As time winds down on the regular season, Michigan finds itself squarely on the bubble – the classic meh major-conference team that gets sent to Dayton as an 11-seed. Big Ten play is almost over and we know the Wolverines were a middle-of-the-road team (as of right now: 7th in Sagarin’s and Pomeroy’s ratings, 7th in conference efficiency margin, and are likely to tie Ohio State as the 7th place team in the league). When your best resume asset is that you haven’t lost to any bad teams, it hasn’t been a great season. The very real possibility that Michigan misses the NCAA Tournament would qualify this year as a big disappointment.

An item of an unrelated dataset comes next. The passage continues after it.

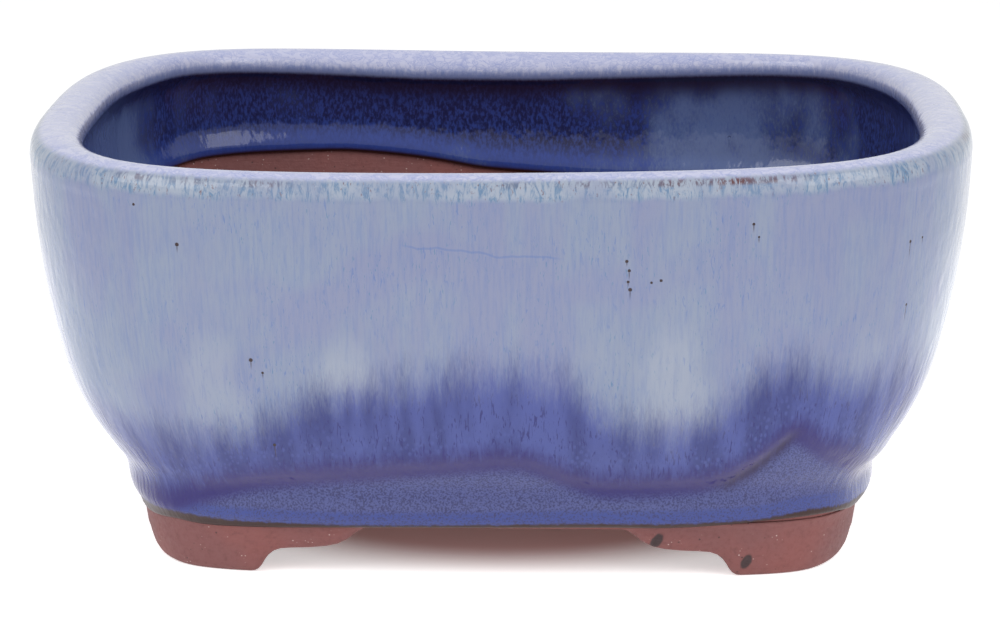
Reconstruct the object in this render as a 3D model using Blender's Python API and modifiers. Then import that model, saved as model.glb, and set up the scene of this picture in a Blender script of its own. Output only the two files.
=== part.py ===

Still, even though Caris LeVert and Spike Albrecht have combined to play just 48 minutes against Big Ten opponents, Michigan will finish with a winning record in Big Ten play and (probably) a positive efficiency margin in league play. This season’s path was very comparable to last season’s: the teams had uninspiring non-conference performances and Caris was lost near the beginning of league play (and Spike and Derrick Walton were injured this year and last, respectively). A year ago, the Wolverines finished 8-10 in Big Ten play – losing four overtime games and winning one – and this year, 10-8 or 11-7 will be the final result. Since Michigan didn’t drop a stinker like NJIT or Eastern Michigan like last season, we’re going to be nervously watching on Selection Sunday – can 3 good wins and a bunch of chalk get us in?

The reason why Michigan hasn’t been better is fairly obvious.

From Brian’s post on Monday:

I don't expect Michigan to be actually good at defense for a lot of different reasons, but there's a difference between Michigan's usual meh and this. The trend is worrying. Defensive efficiency in the Beilein era:

  • 2008: 100th
  • 2009: 69th
  • 2010: 58th
  • 2011: 37th
  • 2012: 61st
  • 2013: 48th
  • 2014: 109th
  • 2015: 107th
  • 2016: 145th

This is the third straight year of a triple-digit ranking. While you may remember things as "not good" even when the larger picture was much prettier, this is a whole new era of ineptness only matched by Beilein's first team of castoffs and runaways. This year's team is in fact considerably worse despite than those guys despite having a reasonable amount of experience. For the first time in a while Michigan doesn't have a freshman playing major minutes; for the first time in a while they've crawled out of the 300s in Kenpom's experience stat. This was the first year in a while you could reasonably expect year to year improvement, and yet.



When you’re worse than Rutgers at something as critical as 2-point FG % defense, you have a major problem.